Records to use:
+ + +

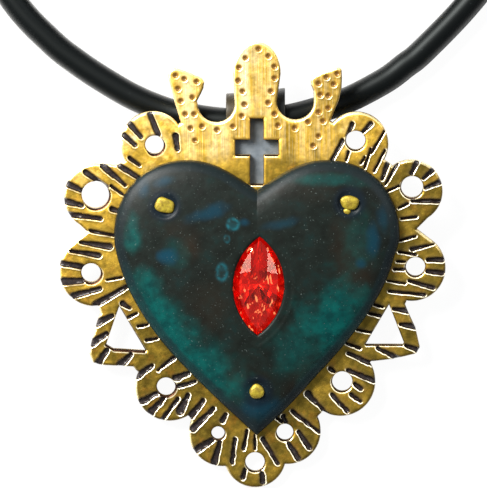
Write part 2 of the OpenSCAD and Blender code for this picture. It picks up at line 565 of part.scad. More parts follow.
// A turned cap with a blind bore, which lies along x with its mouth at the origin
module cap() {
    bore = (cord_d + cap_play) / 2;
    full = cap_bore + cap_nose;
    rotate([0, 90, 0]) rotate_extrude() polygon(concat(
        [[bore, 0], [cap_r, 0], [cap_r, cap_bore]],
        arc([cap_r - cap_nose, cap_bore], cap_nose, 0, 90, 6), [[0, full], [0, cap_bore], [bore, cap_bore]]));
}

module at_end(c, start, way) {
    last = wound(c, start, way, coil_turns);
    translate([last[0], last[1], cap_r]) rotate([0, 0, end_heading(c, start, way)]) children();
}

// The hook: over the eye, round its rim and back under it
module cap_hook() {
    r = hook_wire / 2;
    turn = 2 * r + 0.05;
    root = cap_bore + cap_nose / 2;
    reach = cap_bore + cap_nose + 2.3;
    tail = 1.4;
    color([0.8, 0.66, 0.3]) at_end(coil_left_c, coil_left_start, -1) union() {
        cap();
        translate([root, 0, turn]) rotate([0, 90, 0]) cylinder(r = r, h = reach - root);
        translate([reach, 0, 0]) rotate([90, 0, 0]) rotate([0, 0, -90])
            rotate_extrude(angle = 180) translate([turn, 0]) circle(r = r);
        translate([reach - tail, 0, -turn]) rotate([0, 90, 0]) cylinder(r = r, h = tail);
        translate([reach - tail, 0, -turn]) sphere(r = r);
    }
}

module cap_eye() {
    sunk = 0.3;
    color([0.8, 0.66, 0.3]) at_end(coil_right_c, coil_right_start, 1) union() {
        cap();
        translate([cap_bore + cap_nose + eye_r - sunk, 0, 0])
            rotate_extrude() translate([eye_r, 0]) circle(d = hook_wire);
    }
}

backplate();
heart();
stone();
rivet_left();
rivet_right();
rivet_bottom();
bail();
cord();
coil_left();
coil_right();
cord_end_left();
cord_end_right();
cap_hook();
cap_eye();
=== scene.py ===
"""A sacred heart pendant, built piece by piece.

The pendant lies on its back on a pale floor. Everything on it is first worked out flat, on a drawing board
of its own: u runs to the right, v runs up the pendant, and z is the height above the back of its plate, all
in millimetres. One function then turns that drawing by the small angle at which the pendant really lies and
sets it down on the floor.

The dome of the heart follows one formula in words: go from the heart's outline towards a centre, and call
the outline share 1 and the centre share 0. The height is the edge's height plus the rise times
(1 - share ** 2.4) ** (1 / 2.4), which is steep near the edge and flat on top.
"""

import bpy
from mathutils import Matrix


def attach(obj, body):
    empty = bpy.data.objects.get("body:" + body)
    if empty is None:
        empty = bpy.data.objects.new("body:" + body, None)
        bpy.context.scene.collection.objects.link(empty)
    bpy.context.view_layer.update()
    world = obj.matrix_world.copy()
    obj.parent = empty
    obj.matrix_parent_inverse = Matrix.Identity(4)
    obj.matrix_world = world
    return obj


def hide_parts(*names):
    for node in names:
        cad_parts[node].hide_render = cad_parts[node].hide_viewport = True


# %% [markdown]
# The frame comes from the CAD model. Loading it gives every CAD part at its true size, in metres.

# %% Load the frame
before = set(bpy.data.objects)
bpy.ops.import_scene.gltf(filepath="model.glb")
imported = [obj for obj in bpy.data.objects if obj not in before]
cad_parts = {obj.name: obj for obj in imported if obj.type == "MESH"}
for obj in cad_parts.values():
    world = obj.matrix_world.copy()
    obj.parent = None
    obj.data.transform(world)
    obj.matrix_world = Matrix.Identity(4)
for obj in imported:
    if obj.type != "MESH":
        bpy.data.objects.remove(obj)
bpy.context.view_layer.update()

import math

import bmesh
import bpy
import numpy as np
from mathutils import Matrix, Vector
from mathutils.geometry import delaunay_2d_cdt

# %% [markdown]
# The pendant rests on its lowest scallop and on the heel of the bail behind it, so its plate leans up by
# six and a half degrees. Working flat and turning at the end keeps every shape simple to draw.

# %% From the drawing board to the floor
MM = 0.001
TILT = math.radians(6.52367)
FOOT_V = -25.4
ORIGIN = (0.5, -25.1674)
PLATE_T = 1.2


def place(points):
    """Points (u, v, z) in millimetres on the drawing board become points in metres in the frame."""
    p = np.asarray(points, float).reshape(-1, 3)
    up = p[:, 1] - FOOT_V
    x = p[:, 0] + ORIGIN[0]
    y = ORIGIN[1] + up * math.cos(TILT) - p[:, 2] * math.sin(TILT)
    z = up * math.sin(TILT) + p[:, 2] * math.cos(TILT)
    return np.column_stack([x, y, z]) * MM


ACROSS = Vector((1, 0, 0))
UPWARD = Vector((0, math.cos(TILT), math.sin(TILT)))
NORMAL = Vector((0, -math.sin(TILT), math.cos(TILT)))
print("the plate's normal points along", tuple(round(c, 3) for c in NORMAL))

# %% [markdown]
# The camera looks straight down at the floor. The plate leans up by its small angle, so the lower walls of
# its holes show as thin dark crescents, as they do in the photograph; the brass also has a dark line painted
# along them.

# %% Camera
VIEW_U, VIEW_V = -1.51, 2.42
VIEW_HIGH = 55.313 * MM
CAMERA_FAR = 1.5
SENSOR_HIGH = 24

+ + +

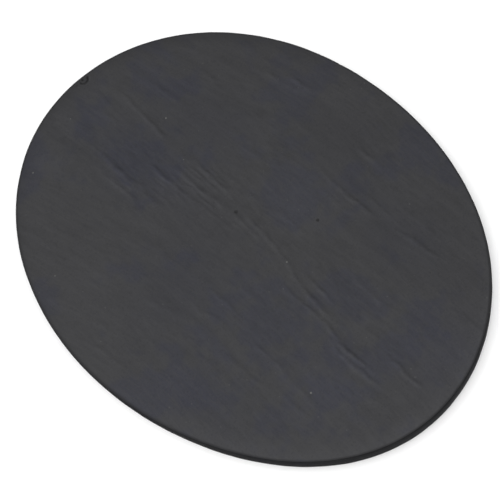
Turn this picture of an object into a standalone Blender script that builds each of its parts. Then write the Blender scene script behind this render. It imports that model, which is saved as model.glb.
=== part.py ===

+ + +

Do this: The first line to be transcribed is the one containing "backplate();", and the last is the one containing "import math". Transcribe exactly those lines and nothing else.

Result for this exercise:
backplate();
heart();
stone();
rivet_left();
rivet_right();
rivet_bottom();
bail();
cord();
coil_left();
coil_right();
cord_end_left();
cord_end_right();
cap_hook();
cap_eye();
=== scene.py ===
"""A sacred heart pendant, built piece by piece.

The pendant lies on its back on a pale floor. Everything on it is first worked out flat, on a drawing board
of its own: u runs to the right, v runs up the pendant, and z is the height above the back of its plate, all
in millimetres. One function then turns that drawing by the small angle at which the pendant really lies and
sets it down on the floor.

The dome of the heart follows one formula in words: go from the heart's outline towards a centre, and call
the outline share 1 and the centre share 0. The height is the edge's height plus the rise times
(1 - share ** 2.4) ** (1 / 2.4), which is steep near the edge and flat on top.
"""

import bpy
from mathutils import Matrix


def attach(obj, body):
    empty = bpy.data.objects.get("body:" + body)
    if empty is None:
        empty = bpy.data.objects.new("body:" + body, None)
        bpy.context.scene.collection.objects.link(empty)
    bpy.context.view_layer.update()
    world = obj.matrix_world.copy()
    obj.parent = empty
    obj.matrix_parent_inverse = Matrix.Identity(4)
    obj.matrix_world = world
    return obj


def hide_parts(*names):
    for node in names:
        cad_parts[node].hide_render = cad_parts[node].hide_viewport = True


# %% [markdown]
# The frame comes from the CAD model. Loading it gives every CAD part at its true size, in metres.

# %% Load the frame
before = set(bpy.data.objects)
bpy.ops.import_scene.gltf(filepath="model.glb")
imported = [obj for obj in bpy.data.objects if obj not in before]
cad_parts = {obj.name: obj for obj in imported if obj.type == "MESH"}
for obj in cad_parts.values():
    world = obj.matrix_world.copy()
    obj.parent = None
    obj.data.transform(world)
    obj.matrix_world = Matrix.Identity(4)
for obj in imported:
    if obj.type != "MESH":
        bpy.data.objects.remove(obj)
bpy.context.view_layer.update()

import math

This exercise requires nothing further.